Vergangenheit, die auf Gegenwart stößt – dies ist der Grund für die Zerbrechlichkeit. Gioja legt großen Wert auf diesen Moment des Aufpralls, den Moment, in dem es klopft. Immer wieder wird der Zuschauer durch Flashbacks aus der Gegenwart gerissen und in die Vergangenheit zurückgeworfen. Mit einer grausamen Unabwendbarkeit bewegen sich die Ereignisse auf das Jetzt zu, der Zuschauer weiß, was kommen wird, kann jedoch den Aufprall nicht verhindern. Und schließlich beginnt sich die Vergangenheit von Romy und Frank mit der Gegenwart von Andi zu vermischen, der seiner Freundin zum Abschied ewige Liebe schwört.

Selbst musikalisch fängt Gioja den Konflikt zwischen Vergangenheit und Gegenwart perfekt ein, indem er den Beatles-Song “I will” der Originalversion durch “Besame mucho” ersetzt. Immer wieder fordert Romy die innigen Abschiedsküsse von früher, aber nun schwingt Melancholie und Verzweiflung mit. Es ist dieselbe Verzweiflung, die Romy schließlich dazu treibt, das Jetzt auszulöschen. Was sie vergisst: Mit der Gegenwart stirbt auch die Zukunft.

Es klopft. Wer könnte es sein? Wer ist deine Vergangenheit? Welche Sätze bereust du? Würde dein jetziges Leben standhalten? Würdest du öffnen?
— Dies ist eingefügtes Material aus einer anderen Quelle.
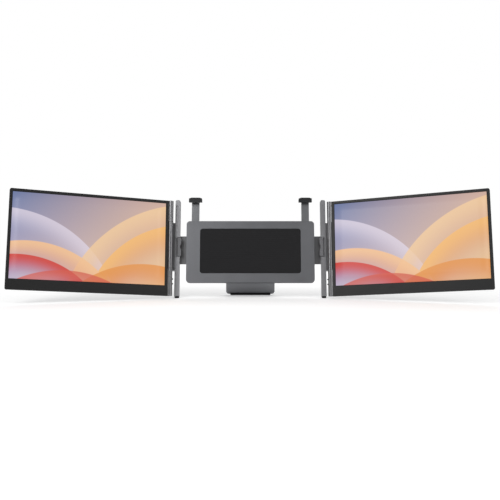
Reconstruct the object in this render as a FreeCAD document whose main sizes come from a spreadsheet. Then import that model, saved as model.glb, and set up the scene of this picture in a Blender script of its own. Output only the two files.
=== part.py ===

  • “La mujer de antes” von Roland Schimmelpfennig (Deutschland)
  • Regie: Lucas Gioja
  • Freitags 23 Uhr im Excéntrico de la 18°, Lerma 420
  • Mit Sol Titiunik, Juan Carlos Cáseres, Marisa Aguilera, Fernanda Penas und Nicolás Goldschmidt

2 comentarios sobre “Es klopft”

  1. Hartmut Becher dice:

    Glückwunsch zu dem klasse Artikel.
    Ich habe einer der Aufführungen gesehen. das Stück ist wirklich zu empfehlen.

    Hinweisen möchte ich auch auf Stück “SUM SUM” der jungen Schweizer Autorin Laura de Weck. Regie führt Laura Brauer.
    Es wird derzeit freitags um 20:45 Uhr im Teatro La Tertulia, Gallo 826 (Abasto) aufgeführt. Die Übersetzung ins Spanische stammt von der Regisseurin. Lohnt sich ebenfalls!


  2. Hartmut Becher dice:

    Vor einer Woche hatte auch noch ein anderes Stück von Roland Schimmelpfennig in Buenos Aires Premiere: “PUSH UP 1-3”. Sehr zu empfehlen!

    Die Aufführungen sind freitags um 20 Uhr im CÓDIGO MONTESCO TEATRO-RESTÓ, Gorriti 3956 (fast Ecke Medrano), Palermo. Tel. 3968-4292.